#### Problem to work on:
Using the listing below, set down each line from the line containing "const limestone = new" through the line containing "cad_parts[node].hide_render = cad_parts[node].hide_viewport", both ends included, exactly and with nothing added.

#### Information shown:
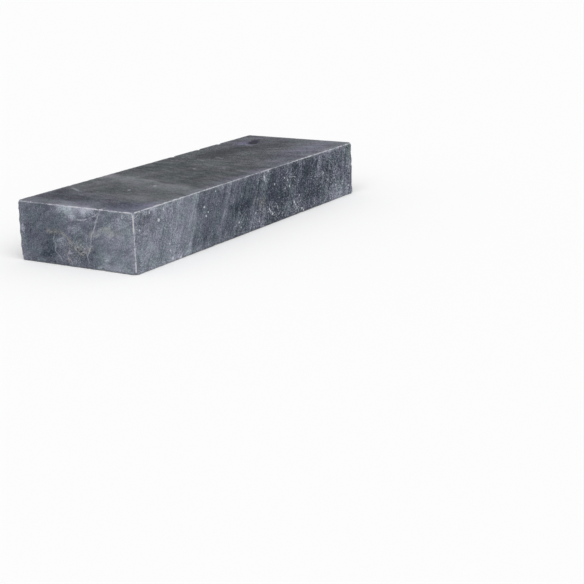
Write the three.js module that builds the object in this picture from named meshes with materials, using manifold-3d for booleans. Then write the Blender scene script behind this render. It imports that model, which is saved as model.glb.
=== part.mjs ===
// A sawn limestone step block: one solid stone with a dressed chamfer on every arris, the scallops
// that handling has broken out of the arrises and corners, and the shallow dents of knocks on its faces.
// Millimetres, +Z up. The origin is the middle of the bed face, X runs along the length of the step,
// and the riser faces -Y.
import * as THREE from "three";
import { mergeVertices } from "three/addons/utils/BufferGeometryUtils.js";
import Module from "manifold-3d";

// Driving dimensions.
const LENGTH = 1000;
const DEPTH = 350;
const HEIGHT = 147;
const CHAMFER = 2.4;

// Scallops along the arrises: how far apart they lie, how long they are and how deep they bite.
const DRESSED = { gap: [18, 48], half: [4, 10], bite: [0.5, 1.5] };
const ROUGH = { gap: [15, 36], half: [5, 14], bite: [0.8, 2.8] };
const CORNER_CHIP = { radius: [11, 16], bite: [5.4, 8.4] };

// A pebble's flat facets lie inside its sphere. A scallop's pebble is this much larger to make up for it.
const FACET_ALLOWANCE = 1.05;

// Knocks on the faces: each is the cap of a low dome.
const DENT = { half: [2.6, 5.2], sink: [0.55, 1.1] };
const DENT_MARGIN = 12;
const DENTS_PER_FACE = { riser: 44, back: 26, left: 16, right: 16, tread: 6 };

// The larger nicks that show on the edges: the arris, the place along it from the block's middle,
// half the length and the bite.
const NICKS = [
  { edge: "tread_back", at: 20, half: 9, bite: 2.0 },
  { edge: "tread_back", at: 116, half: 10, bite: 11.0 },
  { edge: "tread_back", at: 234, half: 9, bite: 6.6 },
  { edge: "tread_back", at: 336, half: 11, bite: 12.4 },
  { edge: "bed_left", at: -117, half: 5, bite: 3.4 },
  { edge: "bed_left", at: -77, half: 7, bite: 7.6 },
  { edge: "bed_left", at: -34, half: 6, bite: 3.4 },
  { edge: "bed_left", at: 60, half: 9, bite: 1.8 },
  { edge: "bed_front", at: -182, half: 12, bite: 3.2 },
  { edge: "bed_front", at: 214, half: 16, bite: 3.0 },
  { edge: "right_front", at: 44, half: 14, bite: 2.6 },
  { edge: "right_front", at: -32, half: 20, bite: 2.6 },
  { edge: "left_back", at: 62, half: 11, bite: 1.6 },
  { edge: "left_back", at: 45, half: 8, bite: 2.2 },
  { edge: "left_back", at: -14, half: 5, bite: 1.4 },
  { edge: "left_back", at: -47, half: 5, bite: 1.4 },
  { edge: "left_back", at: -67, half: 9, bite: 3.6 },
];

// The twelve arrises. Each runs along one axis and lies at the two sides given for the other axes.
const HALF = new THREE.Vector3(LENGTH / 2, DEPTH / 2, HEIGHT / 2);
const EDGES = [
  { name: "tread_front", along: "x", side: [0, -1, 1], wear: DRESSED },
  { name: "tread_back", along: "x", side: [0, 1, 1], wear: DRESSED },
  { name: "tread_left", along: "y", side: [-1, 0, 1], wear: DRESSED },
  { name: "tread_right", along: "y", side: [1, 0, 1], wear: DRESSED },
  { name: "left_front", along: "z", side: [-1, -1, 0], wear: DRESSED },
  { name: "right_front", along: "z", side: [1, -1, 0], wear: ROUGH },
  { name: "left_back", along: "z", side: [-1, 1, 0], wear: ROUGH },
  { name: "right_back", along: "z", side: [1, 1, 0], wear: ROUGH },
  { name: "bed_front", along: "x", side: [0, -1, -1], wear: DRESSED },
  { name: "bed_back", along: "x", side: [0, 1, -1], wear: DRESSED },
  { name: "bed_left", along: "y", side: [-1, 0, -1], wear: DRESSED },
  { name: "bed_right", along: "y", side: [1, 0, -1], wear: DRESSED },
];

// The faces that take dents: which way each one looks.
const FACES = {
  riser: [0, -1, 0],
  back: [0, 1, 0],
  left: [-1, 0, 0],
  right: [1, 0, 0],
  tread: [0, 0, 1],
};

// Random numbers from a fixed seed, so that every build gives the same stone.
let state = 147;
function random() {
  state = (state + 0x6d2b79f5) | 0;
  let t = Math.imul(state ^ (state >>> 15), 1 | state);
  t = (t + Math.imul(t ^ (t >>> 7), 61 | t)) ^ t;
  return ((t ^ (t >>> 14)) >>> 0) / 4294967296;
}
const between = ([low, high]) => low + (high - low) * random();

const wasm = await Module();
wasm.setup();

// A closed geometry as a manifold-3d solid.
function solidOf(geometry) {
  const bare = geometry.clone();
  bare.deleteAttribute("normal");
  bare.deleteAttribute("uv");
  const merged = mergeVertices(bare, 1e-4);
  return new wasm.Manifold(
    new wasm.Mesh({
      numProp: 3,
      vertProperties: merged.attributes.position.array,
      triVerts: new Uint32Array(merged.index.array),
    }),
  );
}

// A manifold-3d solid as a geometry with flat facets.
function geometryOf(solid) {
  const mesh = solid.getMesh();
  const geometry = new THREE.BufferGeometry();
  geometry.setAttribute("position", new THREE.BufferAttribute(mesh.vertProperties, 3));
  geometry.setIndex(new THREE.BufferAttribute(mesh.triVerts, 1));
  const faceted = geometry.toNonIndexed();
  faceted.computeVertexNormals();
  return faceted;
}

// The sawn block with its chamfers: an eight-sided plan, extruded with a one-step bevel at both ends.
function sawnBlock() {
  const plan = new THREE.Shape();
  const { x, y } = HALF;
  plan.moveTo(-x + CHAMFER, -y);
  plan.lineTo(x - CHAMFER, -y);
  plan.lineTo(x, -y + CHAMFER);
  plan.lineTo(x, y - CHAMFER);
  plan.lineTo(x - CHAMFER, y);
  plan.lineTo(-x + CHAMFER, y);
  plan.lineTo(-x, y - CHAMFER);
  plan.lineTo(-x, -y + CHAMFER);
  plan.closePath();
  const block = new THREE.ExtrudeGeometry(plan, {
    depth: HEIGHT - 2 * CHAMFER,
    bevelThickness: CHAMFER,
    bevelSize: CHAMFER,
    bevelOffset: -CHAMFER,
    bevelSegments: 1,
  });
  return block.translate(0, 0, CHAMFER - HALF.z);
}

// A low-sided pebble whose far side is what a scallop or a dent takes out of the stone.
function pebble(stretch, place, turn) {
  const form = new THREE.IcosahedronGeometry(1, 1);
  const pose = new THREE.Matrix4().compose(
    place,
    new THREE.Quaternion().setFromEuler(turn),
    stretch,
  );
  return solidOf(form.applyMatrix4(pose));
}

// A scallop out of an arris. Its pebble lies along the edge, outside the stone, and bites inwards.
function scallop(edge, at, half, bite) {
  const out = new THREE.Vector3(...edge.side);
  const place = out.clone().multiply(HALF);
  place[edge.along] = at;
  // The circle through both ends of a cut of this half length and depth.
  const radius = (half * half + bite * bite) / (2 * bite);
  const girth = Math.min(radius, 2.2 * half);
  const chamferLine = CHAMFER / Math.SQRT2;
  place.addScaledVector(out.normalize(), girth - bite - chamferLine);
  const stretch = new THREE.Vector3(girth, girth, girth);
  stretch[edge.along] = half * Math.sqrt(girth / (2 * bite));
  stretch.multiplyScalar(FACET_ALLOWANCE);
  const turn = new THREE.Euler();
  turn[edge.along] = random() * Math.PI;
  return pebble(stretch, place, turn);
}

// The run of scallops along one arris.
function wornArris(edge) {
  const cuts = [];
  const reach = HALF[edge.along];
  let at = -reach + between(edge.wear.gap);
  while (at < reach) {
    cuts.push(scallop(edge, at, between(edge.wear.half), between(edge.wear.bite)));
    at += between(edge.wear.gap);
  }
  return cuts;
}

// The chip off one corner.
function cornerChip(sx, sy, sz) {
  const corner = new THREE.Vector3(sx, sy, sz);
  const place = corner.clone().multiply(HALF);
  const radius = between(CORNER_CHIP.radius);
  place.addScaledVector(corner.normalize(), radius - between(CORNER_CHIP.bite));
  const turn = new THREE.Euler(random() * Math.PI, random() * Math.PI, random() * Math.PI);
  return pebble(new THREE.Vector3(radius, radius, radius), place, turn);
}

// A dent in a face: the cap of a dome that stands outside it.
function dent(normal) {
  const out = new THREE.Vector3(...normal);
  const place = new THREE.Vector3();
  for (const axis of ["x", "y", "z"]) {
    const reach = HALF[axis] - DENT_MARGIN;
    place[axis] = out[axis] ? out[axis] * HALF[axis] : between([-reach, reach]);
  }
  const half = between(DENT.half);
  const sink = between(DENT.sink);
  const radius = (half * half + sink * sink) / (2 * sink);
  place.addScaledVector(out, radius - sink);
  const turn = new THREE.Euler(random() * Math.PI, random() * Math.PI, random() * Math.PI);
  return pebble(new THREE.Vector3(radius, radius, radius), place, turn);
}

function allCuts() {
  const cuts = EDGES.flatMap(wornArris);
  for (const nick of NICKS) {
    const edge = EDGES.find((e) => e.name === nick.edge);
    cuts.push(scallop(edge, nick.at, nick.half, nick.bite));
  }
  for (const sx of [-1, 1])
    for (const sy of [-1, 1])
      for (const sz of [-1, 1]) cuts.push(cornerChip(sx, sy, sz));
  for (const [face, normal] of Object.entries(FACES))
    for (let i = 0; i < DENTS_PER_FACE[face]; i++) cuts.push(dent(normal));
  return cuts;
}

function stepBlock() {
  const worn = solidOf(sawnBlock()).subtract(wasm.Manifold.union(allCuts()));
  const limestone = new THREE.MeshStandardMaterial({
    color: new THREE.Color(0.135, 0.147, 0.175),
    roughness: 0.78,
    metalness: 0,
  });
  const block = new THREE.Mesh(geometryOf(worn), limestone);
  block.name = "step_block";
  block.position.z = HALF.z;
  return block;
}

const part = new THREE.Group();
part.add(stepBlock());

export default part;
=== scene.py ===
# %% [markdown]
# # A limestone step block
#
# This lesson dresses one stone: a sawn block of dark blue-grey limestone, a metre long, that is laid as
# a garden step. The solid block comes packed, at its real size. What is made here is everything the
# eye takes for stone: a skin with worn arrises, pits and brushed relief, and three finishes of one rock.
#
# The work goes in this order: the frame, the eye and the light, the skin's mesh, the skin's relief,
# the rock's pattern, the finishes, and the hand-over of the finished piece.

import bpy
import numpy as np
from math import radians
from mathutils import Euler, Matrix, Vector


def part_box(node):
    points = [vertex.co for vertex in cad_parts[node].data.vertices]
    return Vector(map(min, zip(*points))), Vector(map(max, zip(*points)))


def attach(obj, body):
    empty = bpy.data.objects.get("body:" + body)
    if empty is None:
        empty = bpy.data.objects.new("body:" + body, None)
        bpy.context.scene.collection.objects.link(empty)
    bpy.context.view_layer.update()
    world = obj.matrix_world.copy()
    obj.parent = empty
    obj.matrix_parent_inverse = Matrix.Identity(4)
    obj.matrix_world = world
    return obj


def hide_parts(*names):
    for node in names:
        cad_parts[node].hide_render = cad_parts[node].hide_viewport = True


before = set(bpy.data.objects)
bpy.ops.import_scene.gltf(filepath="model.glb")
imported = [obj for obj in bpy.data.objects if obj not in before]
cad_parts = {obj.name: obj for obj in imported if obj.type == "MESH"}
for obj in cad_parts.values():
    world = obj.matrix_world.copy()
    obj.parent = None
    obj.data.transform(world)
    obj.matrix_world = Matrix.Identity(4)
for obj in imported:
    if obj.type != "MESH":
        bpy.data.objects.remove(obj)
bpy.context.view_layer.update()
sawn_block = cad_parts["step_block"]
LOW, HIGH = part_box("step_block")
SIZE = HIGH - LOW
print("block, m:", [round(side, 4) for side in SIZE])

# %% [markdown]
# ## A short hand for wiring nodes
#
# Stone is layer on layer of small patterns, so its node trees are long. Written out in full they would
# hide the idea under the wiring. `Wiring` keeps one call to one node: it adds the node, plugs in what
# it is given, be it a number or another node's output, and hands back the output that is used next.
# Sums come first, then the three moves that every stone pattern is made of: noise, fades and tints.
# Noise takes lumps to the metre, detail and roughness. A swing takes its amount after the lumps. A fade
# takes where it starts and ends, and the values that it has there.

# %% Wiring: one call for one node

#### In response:
  const limestone = new THREE.MeshStandardMaterial({
    color: new THREE.Color(0.135, 0.147, 0.175),
    roughness: 0.78,
    metalness: 0,
  });
  const block = new THREE.Mesh(geometryOf(worn), limestone);
  block.name = "step_block";
  block.position.z = HALF.z;
  return block;
}

const part = new THREE.Group();
part.add(stepBlock());

export default part;
=== scene.py ===
# %% [markdown]
# # A limestone step block
#
# This lesson dresses one stone: a sawn block of dark blue-grey limestone, a metre long, that is laid as
# a garden step. The solid block comes packed, at its real size. What is made here is everything the
# eye takes for stone: a skin with worn arrises, pits and brushed relief, and three finishes of one rock.
#
# The work goes in this order: the frame, the eye and the light, the skin's mesh, the skin's relief,
# the rock's pattern, the finishes, and the hand-over of the finished piece.

import bpy
import numpy as np
from math import radians
from mathutils import Euler, Matrix, Vector


def part_box(node):
    points = [vertex.co for vertex in cad_parts[node].data.vertices]
    return Vector(map(min, zip(*points))), Vector(map(max, zip(*points)))


def attach(obj, body):
    empty = bpy.data.objects.get("body:" + body)
    if empty is None:
        empty = bpy.data.objects.new("body:" + body, None)
        bpy.context.scene.collection.objects.link(empty)
    bpy.context.view_layer.update()
    world = obj.matrix_world.copy()
    obj.parent = empty
    obj.matrix_parent_inverse = Matrix.Identity(4)
    obj.matrix_world = world
    return obj


def hide_parts(*names):
    for node in names:
        cad_parts[node].hide_render = cad_parts[node].hide_viewport = True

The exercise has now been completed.